Falling behind the global marathon to attract future industries is not an option. Protectionism and subsidy races are zero-sum. Global Policy Interoperability to buttress Digital Trade and the global management of data is the future. The disruptive potential of generative AI, and immersive technologies like the Metaverse have led to an agreement on the “Hiroshima AI Process”.

The Hiroshima AI Process aims to achieve secure cross-border Data Free Flow with Trust (DFFT). The principles of the Hiroshima Process include:

Governance IP rights protections
Transparency Addressing the harms of misinformation
Privacy Fairness
Accountability Human rights
Protections from digital harassment Public safety


The European Bureau of Consumers’ Unions (BEUC), has recently complained to the European Commission that a proliferation of misleading advertisements of crypto assets by influencers on social media is an unfair commercial practice.

The BEUC has called upon European Consumer authorities to work with European Supervisory Authorities for Financial Services to ensure that platforms review their advertising policies to prevent misleading promotions by influencers.

Influencers are online personalities who set trends and attract followers. The influencer marketing economy reached $16.4 billion in 2022. Meta Platforms has only just now introduced WhatsApp Channels. A private broadcast messaging product that allows users to follow content and influencers.
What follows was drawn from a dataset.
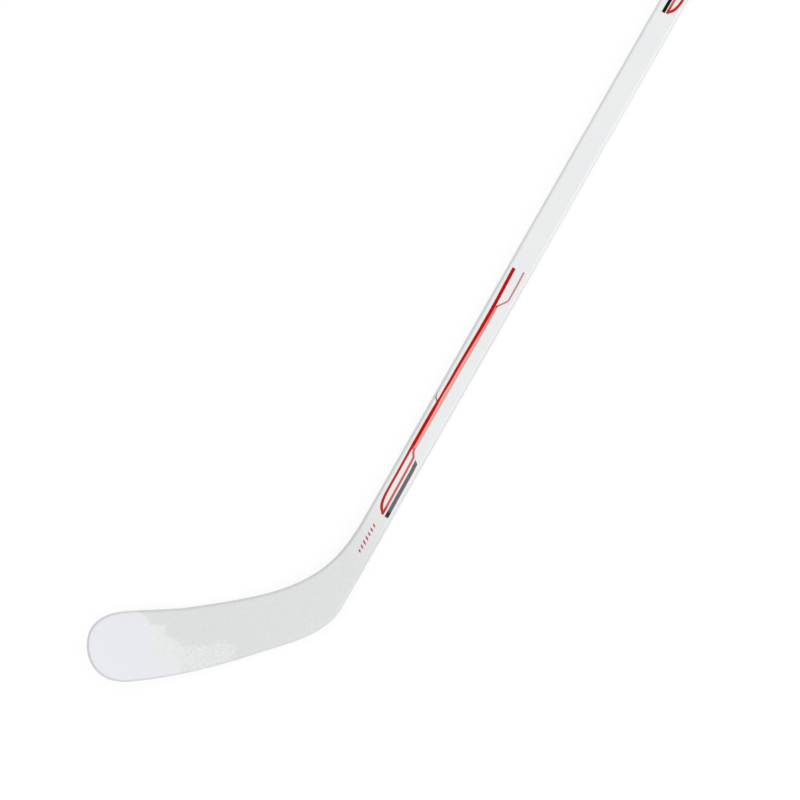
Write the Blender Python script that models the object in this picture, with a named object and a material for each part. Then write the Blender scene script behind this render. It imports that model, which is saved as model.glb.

Influencer marketing is usually a partnership between social-media personalities and brands to promote products or services.
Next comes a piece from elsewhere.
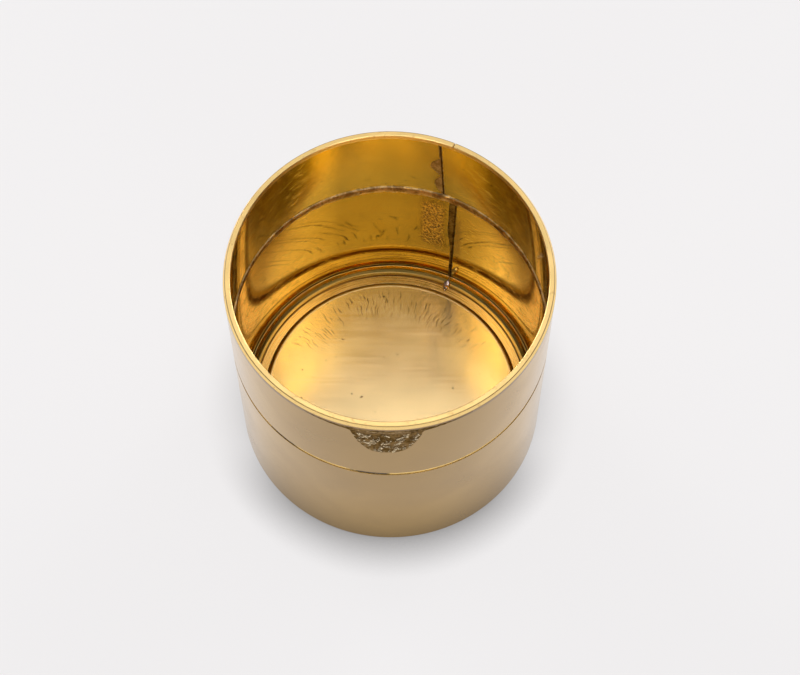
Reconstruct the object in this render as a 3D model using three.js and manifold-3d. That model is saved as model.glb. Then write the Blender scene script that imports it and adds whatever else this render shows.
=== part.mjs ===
// An open brass canister of sheet metal, soldered by hand: two rolled bands one above the other,
// a square ring on the rim, a moulded ring in the corner of the floor, and the solder in each seam.
// Millimetres, +Z up, the origin at the middle of the underside, the half-moon patch towards -Y.

import * as THREE from 'three';
import { mergeVertices } from 'three/addons/utils/BufferGeometryUtils.js';
import Module from 'manifold-3d';

const wasm = await Module();
wasm.setup();

// Driving sizes of the whole canister.
const outerDiameter = 80;
const height = 75;
const wallThickness = 0.5;
const jointHeight = 46;

// The ring on the rim.
const rimWidth = 1.75;
const rimHeight = 1.5;
const rimBevelWidth = 0.5;
const rimBevelHeight = 0.75;
const rimInnerBevel = 0.15;
const rimJointAngle = 66;
const rimJointGap = 0.12;
const rimFilletWidth = 0.5;
const rimFilletHeight = 0.6;

// The groove between the two bands, and the solder in it.
const grooveHeight = 1.2;
const grooveDepth = 0.3;
const beadHalfHeight = 1.35;
const beadThickness = 0.6;
const beadThickAngle = 88;
const beadThinShare = 0.45;
const beadThinning = 3;

// The upright seams: the angle round the wall at the top and at the foot of each.
const upperSeamTopAngle = 71.7;
const upperSeamFootAngle = 69.5;
const lowerSeamTopAngle = 64.4;
const lowerSeamFootAngle = 65.4;
const seamGap = 0.45;
const upperStripWidth = 1.1;
const upperStripThickness = 0.3;
const upperStripFade = 2;
const lowerStripWidth = 1.9;
const lowerStripNarrow = 0.8;
const lowerStripNarrowHeight = 20;
const lowerStripWideHeight = 30;
const lowerStripThickness = 0.3;
const lowerStripFade = 3;

// The rounding of a bead of solder: its shoulder, as shares of its half width and thickness.
const shoulderAcross = 0.6;
const shoulderProud = 0.78;

// The half-moon patch under the rim at the front.
const patchAngle = 269.5;
const patchTopWidth = 22;
const patchBodyWidth = 14.4;
const patchDrop = 13.5;
const patchFlareDrop = 7;
const patchDepth = 0.25;

// How the half-moon's outline bends, as shares of its half widths and drops.
const patchFlareIn = 0.2;
const patchFlareUp = 0.65;
const patchBellyDrop = 0.6;
const patchBellyWidth = 0.92;
const patchChinWidth = 0.58;

// The floor and the moulded ring round it.
const plateThickness = 0.5;
const floorRise = 1.4;
const floorBevelWidth = 1.05;
const floorBevelHeight = 0.9;
const footLandThickness = 0.5;
const footLandWidth = 2.3;
const footStepInset = 2.65;
const footStepHeight = 0.6;
const footStepWidth = 0.8;
const footHollowHeight = 1.1;
const footHollowBow = 1.5;
const footLipWidth = 0.2;
const footLean = 0.35;
const footJointAngle = 65.4;
const footJointGap = 0.15;
const dabWidth = 1.5;
const dabThickness = 0.45;
const dabEdgeShare = 0.2;
const dabInwardShare = 0.5;

// Clearances: the thin gap that solder runs into, and the play of the patch in its recess.
const solderGap = 0.05;
const flankGap = 0.1;
const patchPlay = 0.08;

// Facets round the canister, and along a rounded edge.
const roundSteps = 96;
const hollowSteps = 5;
const seamSteps = 14;

const roundStep = (2 * Math.PI) / roundSteps;
const outerRadius = outerDiameter / 2;
const innerRadius = outerRadius - wallThickness;
const upperBandFoot = jointHeight + grooveHeight / 2;
const lowerBandTop = jointHeight - grooveHeight / 2;
const upperBandTop = height - rimHeight;
const flankRadius = innerRadius - flankGap;
const plateRadius = innerRadius - solderGap;

// The finishes of the metal.
const polished = { color: 0xd9b46a, roughness: 0.15 };
const filed = { color: 0xdcb56e, roughness: 0.3 };
const brushed = { color: 0xcaa052, roughness: 0.3 };
const crackled = { color: 0x8a7048, roughness: 0.6 };
const soldered = { color: 0xa08a66, roughness: 0.5 };
const brightSolder = { color: 0xb5aea6, roughness: 0.35 };

function degrees(angle) {
  return THREE.MathUtils.degToRad(angle);
}

function atRadius(radius, angle, z) {
  return new THREE.Vector3(radius * Math.cos(angle), radius * Math.sin(angle), z);
}

// The angles of a turned piece: every whole step of the circle between two angles.
function stepsBetween(start, end) {
  const angles = [];
  for (let i = Math.ceil(start / roundStep); i * roundStep < end; i += 1) {
    angles.push(i * roundStep);
  }
  return angles;
}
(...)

Brands use celebrities to sell products, but influencer marketing and celebrity endorsements are not the same thing. Celebrity endorsement involves a sizable investment of a brand in someone, without specifying the exact return on the investment. Influencer marketing, on the other hand, allows the brand to figure out the ROI because brands can closely monitor likes, shares, tagging, mentions, and other digital activity.
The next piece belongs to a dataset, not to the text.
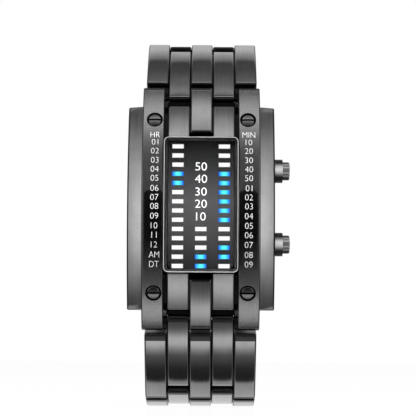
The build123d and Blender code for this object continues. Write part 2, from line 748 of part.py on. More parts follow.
def make_clasp():
    """Folding clasp: cover, middle blade, long blade, two hinge pins and two release buttons."""
    span = clasp_half_arc
    cover_inner = clasp_radius + cover_lift
    cover_outer = cover_inner + cover_thickness
    cover_start = -span + degrees_of(cover_set_off, clasp_radius)
    cover_pin = span - degrees_of(cover_pin_from_end, clasp_radius)
    cover_end = cover_pin + degrees_of(cover_tail, clasp_radius)
    cover_pin_at = clasp_radius + cover_pin_lift
    blade_pin = -span + degrees_of(blade_pin_from_start, clasp_radius)
    blade_pin_at = clasp_radius - blade_pin_lift
    clear = degrees_of(knuckle_radius + knuckle_gap, clasp_radius)
    wall_x = bracelet_width / 2 - cover_wall / 2
    wall_inner = clasp_radius - cover_wall_depth
    button_angle = -span + degrees_of(button_from_start, clasp_radius)
    bore = clasp_pin_radius + pin_clearance

    with BuildPart() as cover:
        with BuildSketch(clasp_plane()):
            rail(cover_inner, cover_outer, cover_start, cover_end)
        extrude(amount=bracelet_width / 2, both=True)
        with BuildSketch(clasp_plane(wall_x), clasp_plane(-wall_x)):
            rail(wall_inner, cover_outer, cover_start, cover_end)
        extrude(amount=cover_wall / 2, both=True)
        with BuildSketch(*[clasp_plane(x) for x in inner_columns]):
            rail(clasp_radius - link_thickness / 2, clasp_radius + link_thickness / 2, -span, cover_start, True)
            rail(cover_inner, clasp_radius + link_thickness / 2, cover_start, blade_pin - clear)
        extrude(amount=column_width / 2, both=True)
        outer_sides = cover.faces().filter_by(Axis.X).group_by(Axis.X)
        long_edges = ShapeList(
            edge
            for side in (outer_sides[0], outer_sides[-1])
            for edge in side.edges().filter_by(GeomType.CIRCLE)
            if edge.radius > cover_inner
        )
        fillet(long_edges, cover_edge)
        with BuildSketch(clasp_plane()):
            notch_start = cover_pin - degrees_of(cover_notch_from_pin, clasp_radius)
            rail(cover_inner - overrun, cover_outer + overrun, notch_start, cover_end + overrun)
        extrude(amount=long_blade_width / 2, both=True, mode=Mode.SUBTRACT)
        rod_hole = ((-span, clasp_radius, pin_radius + pin_clearance), (cover_pin, cover_pin_at, bore))
        for angle, at, radius in rod_hole:
            with BuildSketch(clasp_plane()):
                with Locations(polar(at, angle)):
                    Circle(radius)
            extrude(amount=bracelet_width, both=True, mode=Mode.SUBTRACT)
        with BuildSketch(clasp_plane()):
            with Locations(polar(clasp_radius, button_angle)):
                Circle(button_stem + 2 * pin_clearance)
        extrude(amount=bracelet_width, both=True, mode=Mode.SUBTRACT)
    save(cover.part, "clasp_cover")

    middle_mid = clasp_radius + middle_blade_lift
    middle_in, middle_out = middle_mid - middle_blade_thickness / 2, middle_mid + middle_blade_thickness / 2
    blade_x = middle_blade_width / 2 - middle_knuckle_width / 2
    with BuildPart() as middle:
        with BuildSketch(clasp_plane()):
            rail(middle_in, middle_out, blade_pin + clear, cover_pin)
            with Locations(polar(cover_pin_at, cover_pin)):
                Circle(knuckle_radius)
        extrude(amount=middle_blade_width / 2, both=True)
        with BuildSketch(clasp_plane(blade_x), clasp_plane(-blade_x)):
            rail(middle_in, middle_out, blade_pin, blade_pin + clear)
            with Locations(polar(blade_pin_at, blade_pin)):
                Circle(knuckle_radius)
        extrude(amount=middle_knuckle_width / 2, both=True)
        window_half = degrees_of(middle_window_arc / 2, clasp_radius)
        window_mid = (blade_pin + cover_pin) / 2
        with BuildSketch(clasp_plane()):
            rail(
                middle_in - overrun, middle_out + overrun, window_mid - window_half, window_mid + window_half
            )
        extrude(amount=middle_window_width / 2, both=True, mode=Mode.SUBTRACT)
        for angle, at in ((blade_pin, blade_pin_at), (cover_pin, cover_pin_at)):
            with BuildSketch(clasp_plane()):
                with Locations(polar(at, angle)):
                    Circle(bore)
            extrude(amount=bracelet_width, both=True, mode=Mode.SUBTRACT)
    save(middle.part, "clasp_middle_blade")

    with BuildPart() as hinge_pins:
        rod(clasp_plane(), polar(cover_pin_at, cover_pin), clasp_pin_radius, bracelet_width - pin_end_inset)
        rod(clasp_plane(), polar(blade_pin_at, blade_pin), clasp_pin_radius, middle_blade_width)
    save(hinge_pins.part, "clasp_hinge_pins")

    long_mid = clasp_radius - long_blade_lift
    long_in, long_out = long_mid - long_blade_thickness / 2, long_mid + long_blade_thickness / 2
    centre_width = middle_blade_width - 2 * middle_knuckle_width - 2 * knuckle_gap
    finger_start = cover_pin + clear
    finger_end = span - degrees_of(pin_radius + finger_gap, clasp_radius)
    with BuildPart() as long_blade:
        with BuildSketch(clasp_plane()):
            rail(long_in, long_out, blade_pin + clear, finger_start)
        extrude(amount=long_blade_width / 2, both=True)
        with BuildSketch(*[clasp_plane(x) for x in inner_columns]) as fingers:
            rail(long_in, clasp_radius + link_thickness / 2, finger_start, finger_end)
            round_corner(fingers, polar(clasp_radius + link_thickness / 2, finger_end), outer_corner)
        extrude(amount=column_width / 2, both=True)
        with BuildSketch(clasp_plane()):
            rail(long_in, long_out, blade_pin, blade_pin + clear)
            with Locations(polar(blade_pin_at, blade_pin)):
                Circle(knuckle_radius)
        extrude(amount=centre_width / 2, both=True)
        with BuildSketch(clasp_plane()):
            with Locations(polar(blade_pin_at, blade_pin)):
                Circle(bore)
        extrude(amount=bracelet_width, both=True, mode=Mode.SUBTRACT)
    save(long_blade.part, "clasp_long_blade")

    wall_face = bracelet_width / 2
    for name, side in (("left", -1), ("right", 1)):
        with BuildPart() as button:
            flange_start = wall_face - cover_wall - free_gap - button_flange_length
            rings = (
                (wall_face + button_proud, button_head, button_head_length),
                (flange_start, button_stem, wall_face + button_proud - flange_start),
                (flange_start, button_flange, button_flange_length),
            )
            for x, radius, length in rings:
                with BuildSketch(clasp_plane(side * x)):
                    with Locations(polar(clasp_radius, button_angle)):
                        Circle(radius)
                extrude(amount=side * length)
        save(button.part, f"clasp_{name}_button")


def main():
    os.makedirs("parts", exist_ok=True)
    make_case_body()
    make_bezel_bar(-1, "left_bezel_bar")
    make_bezel_bar(1, "right_bezel_bar")
    make_bezel_screws()
    make_centre_lugs()
    make_case_pins()
    make_crystal()
    make_display()
    make_module()
    make_case_back()
    make_pushers()
    for number in range(1, len(upper_headings) + 1):
        make_link("upper", number, 1, upper_pins, upper_headings)
    for number in range(1, len(lower_headings) + 1):
        make_link("lower", number, -1, lower_pins, lower_headings)
    make_clasp()
    print("upper pins", [tuple(round(v, 4) for v in p) for p in upper_pins])
    print("lower pins", [tuple(round(v, 4) for v in p) for p in lower_pins])
    print("clasp chord", round(clasp_chord, 3), "half arc", round(clasp_half_arc, 3))


main()
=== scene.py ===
"""Dresses the binary wristwatch: finishes, printing, display glow, studio stage and camera."""

import json
import math

import bmesh
import bpy
import numpy as np
from bpy.props import FloatProperty, FloatVectorProperty, PointerProperty
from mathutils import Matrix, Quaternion, Vector


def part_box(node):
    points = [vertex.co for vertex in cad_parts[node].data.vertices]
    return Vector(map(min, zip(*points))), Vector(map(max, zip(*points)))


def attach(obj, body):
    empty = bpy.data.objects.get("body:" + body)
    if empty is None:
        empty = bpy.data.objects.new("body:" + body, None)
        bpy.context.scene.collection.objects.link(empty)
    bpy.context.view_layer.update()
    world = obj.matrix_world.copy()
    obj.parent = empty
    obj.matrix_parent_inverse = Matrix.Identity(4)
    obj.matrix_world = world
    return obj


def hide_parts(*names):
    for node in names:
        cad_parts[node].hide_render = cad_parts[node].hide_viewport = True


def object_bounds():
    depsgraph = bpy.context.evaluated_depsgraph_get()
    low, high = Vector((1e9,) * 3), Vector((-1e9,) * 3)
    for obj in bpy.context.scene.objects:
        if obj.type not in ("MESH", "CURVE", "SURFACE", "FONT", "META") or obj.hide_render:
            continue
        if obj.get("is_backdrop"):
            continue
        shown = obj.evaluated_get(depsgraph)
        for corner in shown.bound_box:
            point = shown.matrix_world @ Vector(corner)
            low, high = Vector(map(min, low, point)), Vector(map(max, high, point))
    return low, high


bl_info = {
    "name": "Binary Wristwatch Dressing",
    "version": (1, 0, 0),
    "blender": (4, 5, 0),
    "location": "3D View > Sidebar > Watch",
    "description": "Adds finishes, printing and a studio stage to the packed wristwatch",
    "category": "Object",
}

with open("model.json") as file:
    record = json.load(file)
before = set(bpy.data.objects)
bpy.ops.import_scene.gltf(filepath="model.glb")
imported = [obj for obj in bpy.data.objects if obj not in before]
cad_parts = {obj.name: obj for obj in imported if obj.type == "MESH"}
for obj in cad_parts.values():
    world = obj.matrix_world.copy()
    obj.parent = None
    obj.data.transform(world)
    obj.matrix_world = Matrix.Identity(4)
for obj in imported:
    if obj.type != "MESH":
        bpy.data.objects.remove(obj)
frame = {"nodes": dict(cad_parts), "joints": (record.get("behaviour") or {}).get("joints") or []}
CAD_LOW, CAD_HIGH = (tuple(corner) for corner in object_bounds())
MM = 0.001

# Case, in millimetres, as in the CAD
HALF_CASE = 22.5
FRONT_DROP = 4.91
FRONT_RADIUS = (HALF_CASE**2 + FRONT_DROP**2) / (2 * FRONT_DROP)
FRONT_Y = -11.0
FRONT_CENTRE = FRONT_RADIUS + FRONT_Y
BAR_THICKNESS = 3.4
BAR_INNER_RADIUS = FRONT_RADIUS - BAR_THICKNESS
PIN_HEIGHT = 25.2
LUG_ANGLE = math.asin(PIN_HEIGHT / (FRONT_RADIUS - BAR_THICKNESS / 2))
LUG_START = 15.9
CASE_REAR = -1.2
CORE_REAR = -3.0
BODY_END = 22.5
WINDOW_LENGTH = 29.4
WINDOW_CORNER = 1.1
WINDOW_END = WINDOW_LENGTH / 2 - 0.04

# Lips behind the end blocks and sleeves on the end pins, dark with painted shade to fill the gaps there
LIP_RADIUS = 1.95
LIP_TURN = (150.0, 235.0)
LIP_STEPS = 12
LIP_OVERLAP = 0.1
SLEEVE_RADIUS = 1.5

# Screws on the bars: a dome over a plain shank, and a slot
SCREW_HEIGHT = 19.0
SCREW_HEAD = 1.42
SCREW_RIM = 0.2
SCREW_TOP = 0.02
SCREW_FALL = 0.1
SCREW_FOOT = -1.15
SCREW_HOLE = 1.78
SLOT_HALF_WIDTH = 0.22
SLOT_HALF_LENGTH = 2.0
SLOT_DEPTH = 0.5
AXIS_RADIUS = 0.02


def reach(name, axis):
    """Lowest and highest place of a CAD node along an axis, in millimetres."""
    low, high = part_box(name)
    return low[axis] / MM, high[axis] / MM


CASE_SIDE = reach("case_body", 0)[1]
BAR_INSIDE, BAR_OUTSIDE = reach("right_bezel_bar", 0)
SCALE_CENTRE = (BAR_INSIDE + BAR_OUTSIDE) / 2 - 0.3
SCALE_SHIFT = 0.15
WINDOW_WIDTH = 2 * BAR_INSIDE - 0.1
DISPLAY_FRONT = reach("display_plate", 1)[0]
LIGHT_LEFT, LIGHT_RIGHT = reach("lit_light_bars", 0)
LIGHT_SPACING = 5.03
LIGHT_HALF_WIDTH = (LIGHT_RIGHT - LIGHT_LEFT) / 2 - LIGHT_SPACING
LIGHT_PITCH = 2.0
LIGHT_HALF_HEIGHT = 0.5
LIGHT_FIRST = reach("unlit_light_bars", 2)[0] + LIGHT_HALF_HEIGHT
LIGHT_FADE = 0.12
DISPLAY_HALF_LENGTH = 14.5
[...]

Authenticity is the core of any successful influencer marketing campaign. Shaping relationships with influencers who are already relevant to a brand’s message is key. It is about building material relationships with creatives who cross thresholds and redraw boundaries.

Influencer marketing affects consumer purchasing decisions, brand identity, and influencers themselves. But beneath the thin veneer of glamour and glitter of influencer marketing, there is a baleful black-market seething with companies that deal in the trafficking of followers to influencers.

The aim is to inflate the presence of influencers. Fake followers are in fact multiple social media accounts created by one person or a cell. The profiles are sold in bundles to influencers.

Bundling fake followers has a market because brands use the metrics of an influencer’s total follower count to negotiate how much to pay an influencer. Apart from the number of followers, brands are also keen to understand the topography and the demographic spread of the influence.

The metrics help the brand to design and focus the marketing campaign on specific market segments, and to match the brand’s identity with targeted slices of various social segments. Some influencers go beyond purchasing bundles of influencers, and use social media bots to boost their digital footprint.

Fraudulent influencers on the other hand, create an image around brands with which they have no bonds or contracts. These fraudulent influencers leverage these non-existent brand associations to negotiate lucrative contracts with unsuspecting luxury brands.

Other influencers are in reality purely computer-generated characters or avatars. They attract followers, promote brands, and pretend to be real people. Deepfaking deepens these troubles and makes it even more difficult to separate fiction from fact.

Consumer advocacy groups have advised the public on fraudulent influencers, fake followers, and unreliable content related to the influencer marketing industry. The Federal Trade Commission (FTC) in the US, and the Competition and Markets Authority (CMA) in the UK, have both published guidelines for social media influencers.

“Truth in Advertising”, uses information from the Federal Trade Commission to circulate a handbook on advertising disclosures. This allows the citizen to know which product and which brands have formal relationships with which celebrities or influencers.

In France, the role of “influencer” is now defined in law. It is estimated that France has over 150,000 influencers. This estimate comes from France’s Ministry of Economics, Finance and Industrial and Digital Sovereignty in Bercy.

This Ministry shares a building with the Ministry of Public Action and Accounts. The edifice is warmheartedly called “the Bercy Fortress”, as it is staffed by obscure high-ranking civil servants, bureaucrats, and exquisite futurists.

Many influencers are visible in France but are physically elsewhere. They are persons who are paid by entrepreneurs and companies to promote their merchandise or service. However, in return for advertising on their behalf, they accept payments that they do not declare to the people they influence.

The contours of commercial activity are now delineated. Legislators now specify the “responsibilities and obligations” of influencers operating in France. Infringements could result in a maximum penalty of €300,000 or twenty-four months in jail.

Actors of commercial influence that use platforms without the capacity or capability to prohibit minors will not be able to advertise gambling games or lotteries.

In addition, the new rules touch on medical devices, cosmetic surgery, and financial products. The package of fresh legislation sets out to protect the future of France from Fake Followers and Fraudulent Influencers.

Already the economies that account for over half of global net wealth are assembling the parts of the Hiroshima AI Process. The UK plans to be at the centre of a global AI regulatory framework, and will host a world AI summit later this year.